Output the material beneath exactly, leaving nothing out.

---------- Data ----------

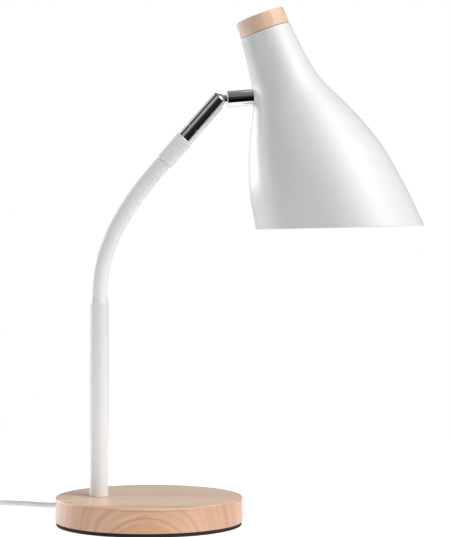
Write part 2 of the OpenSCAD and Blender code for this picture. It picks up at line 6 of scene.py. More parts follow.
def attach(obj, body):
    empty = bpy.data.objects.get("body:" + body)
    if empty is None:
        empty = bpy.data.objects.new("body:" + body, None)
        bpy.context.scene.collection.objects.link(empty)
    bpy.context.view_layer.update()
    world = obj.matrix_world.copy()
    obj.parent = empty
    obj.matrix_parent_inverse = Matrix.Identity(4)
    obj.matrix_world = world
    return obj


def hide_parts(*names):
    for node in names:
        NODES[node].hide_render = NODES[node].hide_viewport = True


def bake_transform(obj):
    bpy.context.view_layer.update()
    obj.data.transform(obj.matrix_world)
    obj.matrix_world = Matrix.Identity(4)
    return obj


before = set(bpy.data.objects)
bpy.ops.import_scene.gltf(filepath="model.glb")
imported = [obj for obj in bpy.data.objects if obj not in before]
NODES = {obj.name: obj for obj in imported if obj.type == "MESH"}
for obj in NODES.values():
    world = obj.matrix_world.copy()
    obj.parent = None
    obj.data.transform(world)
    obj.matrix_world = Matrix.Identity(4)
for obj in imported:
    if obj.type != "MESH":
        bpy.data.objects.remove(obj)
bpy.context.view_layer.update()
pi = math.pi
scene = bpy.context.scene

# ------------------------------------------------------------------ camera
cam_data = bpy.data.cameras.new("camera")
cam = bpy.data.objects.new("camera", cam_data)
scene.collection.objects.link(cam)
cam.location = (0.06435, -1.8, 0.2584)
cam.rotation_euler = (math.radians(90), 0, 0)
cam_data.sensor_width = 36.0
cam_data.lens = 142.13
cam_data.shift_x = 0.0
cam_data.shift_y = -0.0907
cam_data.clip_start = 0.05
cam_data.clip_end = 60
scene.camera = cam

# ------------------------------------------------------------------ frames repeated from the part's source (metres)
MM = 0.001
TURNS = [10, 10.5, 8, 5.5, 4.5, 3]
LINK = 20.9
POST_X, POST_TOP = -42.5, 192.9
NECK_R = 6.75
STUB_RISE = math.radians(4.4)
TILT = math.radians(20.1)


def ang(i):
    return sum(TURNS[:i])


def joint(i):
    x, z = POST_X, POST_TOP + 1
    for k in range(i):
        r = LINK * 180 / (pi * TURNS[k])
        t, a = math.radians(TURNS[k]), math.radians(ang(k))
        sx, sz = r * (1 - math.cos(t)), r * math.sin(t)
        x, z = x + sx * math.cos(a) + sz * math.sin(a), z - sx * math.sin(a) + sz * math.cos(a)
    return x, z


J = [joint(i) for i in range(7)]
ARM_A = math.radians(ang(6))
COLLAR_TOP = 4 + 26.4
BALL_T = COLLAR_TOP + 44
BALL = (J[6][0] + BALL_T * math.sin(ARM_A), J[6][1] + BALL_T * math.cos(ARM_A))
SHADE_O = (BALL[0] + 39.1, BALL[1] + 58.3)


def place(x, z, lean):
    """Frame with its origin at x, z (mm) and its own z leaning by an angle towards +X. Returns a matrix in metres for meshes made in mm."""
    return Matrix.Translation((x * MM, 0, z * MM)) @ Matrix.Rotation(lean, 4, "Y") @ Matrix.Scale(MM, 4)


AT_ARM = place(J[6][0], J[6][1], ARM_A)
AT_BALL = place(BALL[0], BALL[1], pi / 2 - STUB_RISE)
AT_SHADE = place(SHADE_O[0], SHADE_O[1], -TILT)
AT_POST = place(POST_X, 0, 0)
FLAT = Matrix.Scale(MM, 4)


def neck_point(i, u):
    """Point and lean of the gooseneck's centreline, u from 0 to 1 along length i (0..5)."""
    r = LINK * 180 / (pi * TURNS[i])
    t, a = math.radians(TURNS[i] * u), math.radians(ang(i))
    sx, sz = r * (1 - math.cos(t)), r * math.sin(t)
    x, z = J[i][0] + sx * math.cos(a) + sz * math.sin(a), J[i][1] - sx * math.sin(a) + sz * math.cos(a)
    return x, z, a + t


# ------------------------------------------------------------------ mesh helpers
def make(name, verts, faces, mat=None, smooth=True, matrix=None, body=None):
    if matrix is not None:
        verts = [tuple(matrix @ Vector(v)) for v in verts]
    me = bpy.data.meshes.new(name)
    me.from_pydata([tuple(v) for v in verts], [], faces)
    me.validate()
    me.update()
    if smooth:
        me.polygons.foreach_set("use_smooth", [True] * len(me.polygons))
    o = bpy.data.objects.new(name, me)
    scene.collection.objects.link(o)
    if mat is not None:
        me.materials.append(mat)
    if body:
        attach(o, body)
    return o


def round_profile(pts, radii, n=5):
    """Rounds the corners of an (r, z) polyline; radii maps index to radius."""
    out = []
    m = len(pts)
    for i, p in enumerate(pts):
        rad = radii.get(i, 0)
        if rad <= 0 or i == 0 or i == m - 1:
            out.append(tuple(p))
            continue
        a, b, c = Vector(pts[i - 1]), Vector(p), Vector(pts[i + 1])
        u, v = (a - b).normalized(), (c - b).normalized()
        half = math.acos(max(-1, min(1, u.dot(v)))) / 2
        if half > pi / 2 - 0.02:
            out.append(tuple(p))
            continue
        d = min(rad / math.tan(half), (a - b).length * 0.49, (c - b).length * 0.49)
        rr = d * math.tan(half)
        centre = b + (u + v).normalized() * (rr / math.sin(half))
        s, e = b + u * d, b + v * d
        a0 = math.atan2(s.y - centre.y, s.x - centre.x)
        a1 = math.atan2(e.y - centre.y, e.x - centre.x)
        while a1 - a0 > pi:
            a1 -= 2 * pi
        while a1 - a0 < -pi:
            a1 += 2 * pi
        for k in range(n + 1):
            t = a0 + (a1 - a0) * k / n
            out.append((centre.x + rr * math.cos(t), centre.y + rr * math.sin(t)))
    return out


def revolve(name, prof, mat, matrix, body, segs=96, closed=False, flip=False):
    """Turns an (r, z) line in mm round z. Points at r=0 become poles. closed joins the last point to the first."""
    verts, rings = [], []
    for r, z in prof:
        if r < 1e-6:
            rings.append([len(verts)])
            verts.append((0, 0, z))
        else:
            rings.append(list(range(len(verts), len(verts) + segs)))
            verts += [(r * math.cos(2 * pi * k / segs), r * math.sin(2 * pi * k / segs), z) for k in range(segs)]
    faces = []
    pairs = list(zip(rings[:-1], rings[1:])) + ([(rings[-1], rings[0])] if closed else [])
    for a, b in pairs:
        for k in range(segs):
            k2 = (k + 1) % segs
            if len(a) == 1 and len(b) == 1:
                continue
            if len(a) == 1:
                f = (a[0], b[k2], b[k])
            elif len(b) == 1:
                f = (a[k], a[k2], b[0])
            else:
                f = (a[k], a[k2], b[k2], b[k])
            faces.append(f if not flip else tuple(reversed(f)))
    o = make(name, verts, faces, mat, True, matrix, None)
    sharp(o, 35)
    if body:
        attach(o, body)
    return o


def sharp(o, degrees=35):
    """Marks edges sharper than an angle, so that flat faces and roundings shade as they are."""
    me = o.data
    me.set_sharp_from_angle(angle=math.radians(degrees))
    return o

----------

Written answer:
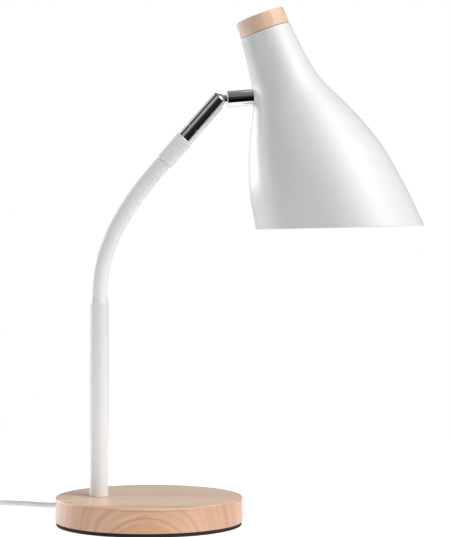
Write part 2 of the OpenSCAD and Blender code for this picture. It picks up at line 6 of scene.py. More parts follow.
def attach(obj, body):
    empty = bpy.data.objects.get("body:" + body)
    if empty is None:
        empty = bpy.data.objects.new("body:" + body, None)
        bpy.context.scene.collection.objects.link(empty)
    bpy.context.view_layer.update()
    world = obj.matrix_world.copy()
    obj.parent = empty
    obj.matrix_parent_inverse = Matrix.Identity(4)
    obj.matrix_world = world
    return obj


def hide_parts(*names):
    for node in names:
        NODES[node].hide_render = NODES[node].hide_viewport = True


def bake_transform(obj):
    bpy.context.view_layer.update()
    obj.data.transform(obj.matrix_world)
    obj.matrix_world = Matrix.Identity(4)
    return obj


before = set(bpy.data.objects)
bpy.ops.import_scene.gltf(filepath="model.glb")
imported = [obj for obj in bpy.data.objects if obj not in before]
NODES = {obj.name: obj for obj in imported if obj.type == "MESH"}
for obj in NODES.values():
    world = obj.matrix_world.copy()
    obj.parent = None
    obj.data.transform(world)
    obj.matrix_world = Matrix.Identity(4)
for obj in imported:
    if obj.type != "MESH":
        bpy.data.objects.remove(obj)
bpy.context.view_layer.update()
pi = math.pi
scene = bpy.context.scene

# ------------------------------------------------------------------ camera
cam_data = bpy.data.cameras.new("camera")
cam = bpy.data.objects.new("camera", cam_data)
scene.collection.objects.link(cam)
cam.location = (0.06435, -1.8, 0.2584)
cam.rotation_euler = (math.radians(90), 0, 0)
cam_data.sensor_width = 36.0
cam_data.lens = 142.13
cam_data.shift_x = 0.0
cam_data.shift_y = -0.0907
cam_data.clip_start = 0.05
cam_data.clip_end = 60
scene.camera = cam

# ------------------------------------------------------------------ frames repeated from the part's source (metres)
MM = 0.001
TURNS = [10, 10.5, 8, 5.5, 4.5, 3]
LINK = 20.9
POST_X, POST_TOP = -42.5, 192.9
NECK_R = 6.75
STUB_RISE = math.radians(4.4)
TILT = math.radians(20.1)


def ang(i):
    return sum(TURNS[:i])


def joint(i):
    x, z = POST_X, POST_TOP + 1
    for k in range(i):
        r = LINK * 180 / (pi * TURNS[k])
        t, a = math.radians(TURNS[k]), math.radians(ang(k))
        sx, sz = r * (1 - math.cos(t)), r * math.sin(t)
        x, z = x + sx * math.cos(a) + sz * math.sin(a), z - sx * math.sin(a) + sz * math.cos(a)
    return x, z


J = [joint(i) for i in range(7)]
ARM_A = math.radians(ang(6))
COLLAR_TOP = 4 + 26.4
BALL_T = COLLAR_TOP + 44
BALL = (J[6][0] + BALL_T * math.sin(ARM_A), J[6][1] + BALL_T * math.cos(ARM_A))
SHADE_O = (BALL[0] + 39.1, BALL[1] + 58.3)


def place(x, z, lean):
    """Frame with its origin at x, z (mm) and its own z leaning by an angle towards +X. Returns a matrix in metres for meshes made in mm."""
    return Matrix.Translation((x * MM, 0, z * MM)) @ Matrix.Rotation(lean, 4, "Y") @ Matrix.Scale(MM, 4)


AT_ARM = place(J[6][0], J[6][1], ARM_A)
AT_BALL = place(BALL[0], BALL[1], pi / 2 - STUB_RISE)
AT_SHADE = place(SHADE_O[0], SHADE_O[1], -TILT)
AT_POST = place(POST_X, 0, 0)
FLAT = Matrix.Scale(MM, 4)


def neck_point(i, u):
    """Point and lean of the gooseneck's centreline, u from 0 to 1 along length i (0..5)."""
    r = LINK * 180 / (pi * TURNS[i])
    t, a = math.radians(TURNS[i] * u), math.radians(ang(i))
    sx, sz = r * (1 - math.cos(t)), r * math.sin(t)
    x, z = J[i][0] + sx * math.cos(a) + sz * math.sin(a), J[i][1] - sx * math.sin(a) + sz * math.cos(a)
    return x, z, a + t


# ------------------------------------------------------------------ mesh helpers
def make(name, verts, faces, mat=None, smooth=True, matrix=None, body=None):
    if matrix is not None:
        verts = [tuple(matrix @ Vector(v)) for v in verts]
    me = bpy.data.meshes.new(name)
    me.from_pydata([tuple(v) for v in verts], [], faces)
    me.validate()
    me.update()
    if smooth:
        me.polygons.foreach_set("use_smooth", [True] * len(me.polygons))
    o = bpy.data.objects.new(name, me)
    scene.collection.objects.link(o)
    if mat is not None:
        me.materials.append(mat)
    if body:
        attach(o, body)
    return o


def round_profile(pts, radii, n=5):
    """Rounds the corners of an (r, z) polyline; radii maps index to radius."""
    out = []
    m = len(pts)
    for i, p in enumerate(pts):
        rad = radii.get(i, 0)
        if rad <= 0 or i == 0 or i == m - 1:
            out.append(tuple(p))
            continue
        a, b, c = Vector(pts[i - 1]), Vector(p), Vector(pts[i + 1])
        u, v = (a - b).normalized(), (c - b).normalized()
        half = math.acos(max(-1, min(1, u.dot(v)))) / 2
        if half > pi / 2 - 0.02:
            out.append(tuple(p))
            continue
        d = min(rad / math.tan(half), (a - b).length * 0.49, (c - b).length * 0.49)
        rr = d * math.tan(half)
        centre = b + (u + v).normalized() * (rr / math.sin(half))
        s, e = b + u * d, b + v * d
        a0 = math.atan2(s.y - centre.y, s.x - centre.x)
        a1 = math.atan2(e.y - centre.y, e.x - centre.x)
        while a1 - a0 > pi:
            a1 -= 2 * pi
        while a1 - a0 < -pi:
            a1 += 2 * pi
        for k in range(n + 1):
            t = a0 + (a1 - a0) * k / n
            out.append((centre.x + rr * math.cos(t), centre.y + rr * math.sin(t)))
    return out


def revolve(name, prof, mat, matrix, body, segs=96, closed=False, flip=False):
    """Turns an (r, z) line in mm round z. Points at r=0 become poles. closed joins the last point to the first."""
    verts, rings = [], []
    for r, z in prof:
        if r < 1e-6:
            rings.append([len(verts)])
            verts.append((0, 0, z))
        else:
            rings.append(list(range(len(verts), len(verts) + segs)))
            verts += [(r * math.cos(2 * pi * k / segs), r * math.sin(2 * pi * k / segs), z) for k in range(segs)]
    faces = []
    pairs = list(zip(rings[:-1], rings[1:])) + ([(rings[-1], rings[0])] if closed else [])
    for a, b in pairs:
        for k in range(segs):
            k2 = (k + 1) % segs
            if len(a) == 1 and len(b) == 1:
                continue
            if len(a) == 1:
                f = (a[0], b[k2], b[k])
            elif len(b) == 1:
                f = (a[k], a[k2], b[0])
            else:
                f = (a[k], a[k2], b[k2], b[k])
            faces.append(f if not flip else tuple(reversed(f)))
    o = make(name, verts, faces, mat, True, matrix, None)
    sharp(o, 35)
    if body:
        attach(o, body)
    return o


def sharp(o, degrees=35):
    """Marks edges sharper than an angle, so that flat faces and roundings shade as they are."""
    me = o.data
    me.set_sharp_from_angle(angle=math.radians(degrees))
    return o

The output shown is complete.